2. GPS: Look, the iTablet is too big to sit in one’s windshield, and it’s too big to cart around while hiking in the back-country. Sure, one can argue that the hardware costs are negligible at this point, but so is the benefit to having GPS in the iTablet outside of location-based apps. Again, Apple doesn’t want the iTablet to replace the iPhone. There’s no reason Apple couldn’t integrate sharing of GPS data to a computer tethered to an iPhone, and that sounds like a much more reasonable business solution than throwing GPS into every device that’s not a desktop. After all, most use cases for the iTablet will be indoors, anyway, and that means not having a GPS signal in the first place. (Besides, tethered to an iPhone’s data connection, the iTablet could use cell-phone triangulation to roughly determine location regardless of GPS availability.)

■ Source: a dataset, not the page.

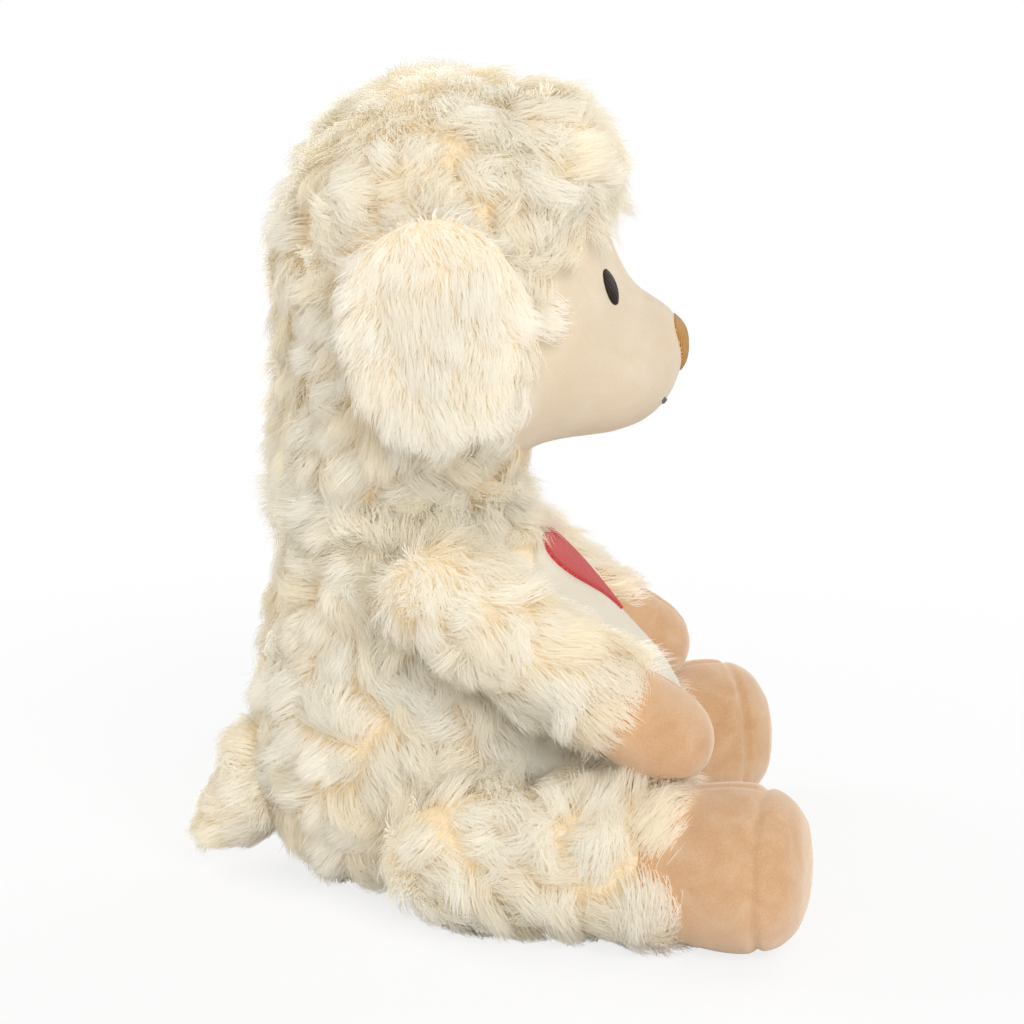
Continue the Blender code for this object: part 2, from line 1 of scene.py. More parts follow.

3. Ports: With the iTablet using the AppStore, there’s no need for an optical drive because we wouldn’t be installing anything from CD or DVD. Apple wants people to use iTunes, and since most mainstream media can be acquired there, there’s no reason to let people rip optical media for playing on the iTablet, either. Maybe Apple will allow wireless sharing of a drive from another Apple computer (just as the MacBook Air can do), just to rip media in iTunes, but the feature isn’t really necessary. There’s also no reason to attach USB devices other than an iPod/iPhone, so while we may see a USB port for this reason alone, there’s nothing else we would expect to see connecting to the iTablet other than a magsafe power cord. Of course, we could just as easily see Apple finally integrating wireless synchronization of iTunes over wi-fi, so we can easily envision the iTablet without a single USB port also. Assuming Apple still requires the iTablet to tether to a computer running legacy iTunes, the question of a USB port is clear.
Initially, we proposed that the iTablet should have a mini display port, but with the realization that the device would be built around the mobile version of OS X, this seems less likely, since apps will be built around a certain resolution. Even with resolution independence built into apps, all attaching a large monitor would do is scale the existing graphics up to a larger size, not allow one to actually display more content. Perhaps there would be some benefit to this if text could be scaled down on a per-app basis when a larger monitor is connected, but we just don’t see many people doing something like this, even if we would.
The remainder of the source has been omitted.